India has the highest number of postgraduates studying in the UK and shows the most rapid rise. Figures from the student records of Higher Education Statistics Agency say that in 2002-03, there were 6,520 first-year enrolments; in 2008-09, the number had risen to 19,615. China’s numbers show a steadier increase from 12, 485 to 15,350 in the same period.
Student numbers from Nigeria rose from 1,615 to 6,335, while those from the US increased from 3,960 to 5,025 and Pakistan from 1,105 to 3,850. Ireland, Germany, France and Taiwan also showed a steady increase. Greece bucked the trend by declining from 7,665 to 3,815 from 2002-03 to 2008-09.
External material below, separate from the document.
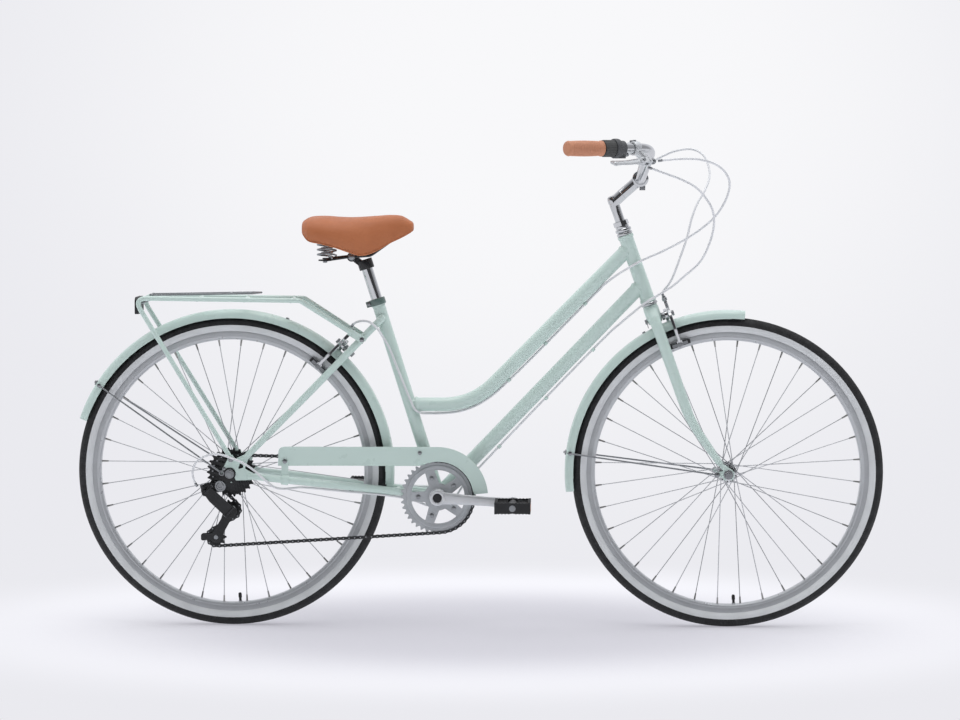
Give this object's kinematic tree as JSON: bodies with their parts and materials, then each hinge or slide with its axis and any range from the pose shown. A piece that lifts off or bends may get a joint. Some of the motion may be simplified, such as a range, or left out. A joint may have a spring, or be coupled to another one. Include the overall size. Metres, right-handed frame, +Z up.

The HEPI study found that business and administrative studies was the most popular subject area taught at postgraduate level, followed by social sciences. The proportion of science, technology, engineering and mathematics, or STEM subjects, to non-STEM has not changed significantly in the last five years.
At the research postgraduate level, science subjects dominate, especially engineering and technology, biosciences and physical sciences, while social sciences top the non-STEM subjects.
The study also notes the changing nature of teaching. In 2002, only a small number of universities, such as Nottingham, were offering education to students studying wholly abroad through pioneering overseas campuses, and the Open University was the main institution offering postgraduate programmes by distance education.
Last year, 111 out of 166 institutions were offering some form of offshore education to more than 190,000 students, of who around 61,000 were postgraduates. This is a rapid area of expansion for UK higher education institutes, it says.